Williams recalled returning home and growing more uneasy as the days turned into weeks, and then, a month. She began to dig into Sorokin’s past, discovering that she still owed others large sums of money.
“Even this far down the road, I tried to maintain an optimistic view of the situation: my friend had run into an unimaginable spell of bad luck; any day it would be resolved,” Williams wrote. “This optimism was one of my defining characteristics, an Achilles’ heel. It’s what allowed me to befriend Anna in the first place: a willful suspension of judgment, an earnest filtration that looked for the best in others and excused the worst.”
Eventually, Williams contacted the New York County District Attorney’s Office about Sorokin. She soon learned her friend was the subject of an ongoing criminal investigation.
Netflix’s portrayal of Rachel Williams in ‘Inventing Anna’
Williams claims “Inventing Anna” does not reflect this sequence of events, but instead portrays her to be a freeloader who abandoned her friend in Morocco and sold her out the minute financial troubles emerged (Williams says she told Sorokin before the Morocco trip that she would have to leave early).
“Williams did not stop being friends with Sorokin because Sorokin was having problems in Morocco, but rather because she subsequently discovered on her return to New York that Sorokin was a liar and a con artist whose statements and promises had induced Williams to incur liabilities of around $62,000 on Sorokin’s behalf were false, and who only reimbursed her $5,000 despite numerous promises to reimburse her $70,000 to account for the full debt and any late fees incurred,” the lawsuit states, according to The Hollywood Reporter.
The 59-page defamation lawsuit states that unlike other characters in the docudrama, Williams’ full name, occupation and other personal details are used, leading to “a torrent of online abuse which have caused her personal humiliation, distress, and anguish, as well as damages to her earnings and/or potential earnings,” Deadline reported.
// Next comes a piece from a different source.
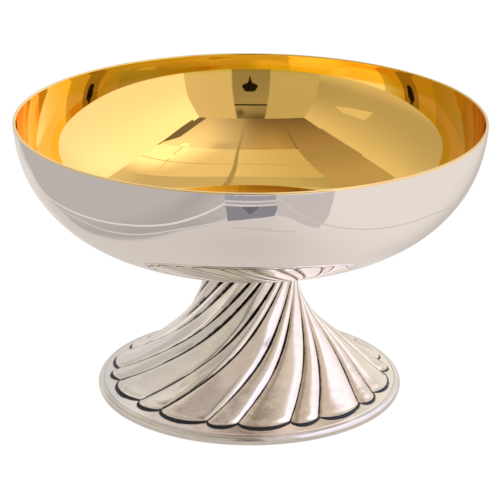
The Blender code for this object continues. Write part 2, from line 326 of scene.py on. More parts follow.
def gold_lip_painted_glow():
    n = Nodes("satin_gilt_lip_painted_glow")
    b = n.bsdf
    b.inputs["Metallic"].default_value = 1.0
    cloud = n.noise(n.coords(), 60.0, 3.0, 0.6)
    tone = n.mix(n.spread(cloud, 0.3, 0.7), (1.0, 0.80, 0.44), (1.0, 0.76, 0.38))
    # darker and browner along the back and towards the right-hand end
    tex = n.add("ShaderNodeTexCoord")
    xyz = n.add("ShaderNodeSeparateXYZ")
    n.link(tex.outputs["Object"], xyz.inputs[0])
    tone_shift = n.math("MAXIMUM", n.spread(xyz.outputs[0], 0.015, 0.080, 0.0, 0.9),
                    n.spread(xyz.outputs[1], 0.015, 0.060, 0.0, 0.8))
    n.link(n.mix(tone_shift, tone, (0.62, 0.43, 0.20)), b.inputs["Base Color"])
    rough = n.spread(n.noise(n.coords(), 220.0, 3.0), 0.3, 0.7, 0.26, 0.38)
    n.link(rough, b.inputs["Roughness"])
    n.link(n.bump(n.noise(n.coords(), 900.0, 2.0), 0.000006, 0.3), b.inputs["Normal"])
    # painted glow: the lip gives off a faint peach light of its own, standing in for its highlight
    b.inputs["Emission Color"].default_value = (1.0, 0.70, 0.42, 1.0)
    b.inputs["Emission Strength"].default_value = 0.14
    return n.mat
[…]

The lawsuit also alleges that Netflix treated Williams particularly harshly in “Inventing Anna” because she had sold her story rights to HBO — although that deal has since expired, per Vulture. The lawsuit goes on to cite interviews with Katie Lowes, the actress who portrays Williams, and “Inventing Anna” creator Shonda Rhimes, stating that they intentionally misrepresented her character, People magazine reported.
“I think promoting this whole narrative and celebrating a sociopathic, narcissistic, proven criminal is wrong,” Williams told Vanity Fair shortly after the series came out in February. “The show’s trying to straddle the divide between fact and fiction. I think that’s a particularly dangerous space, more than the true-crime medium, because people sometimes believe what they see in entertainment more readily than what they see on the news.
“It’s the emotional connections to a narrative that form our beliefs,” she continued. “Also hunger for this type of entertainment urges media companies to create more of it, incentivizing people like Anna and making (crime) seem like a viable career path.”
Where is Anna Delvey now?
Sorokin spent close to four years in prison for charges that included grand larceny and theft of services, ultimately getting released in February 2021, per the Deseret News.
She has since been at an Immigration and Customs Enforcement detention at a New York facility for more than a year, fighting deportation to Germany, the Deseret News reported.
“I’m trying to move away from this like, quote unquote scammer persona,” Sorokin recently told NBC News from the Orange County Correctional Facility in upstate New York. “This is, like totally, has been pushed upon me by the prosecution and by the following media and by the Netflix show, but I’m trying to move away from that definitely.”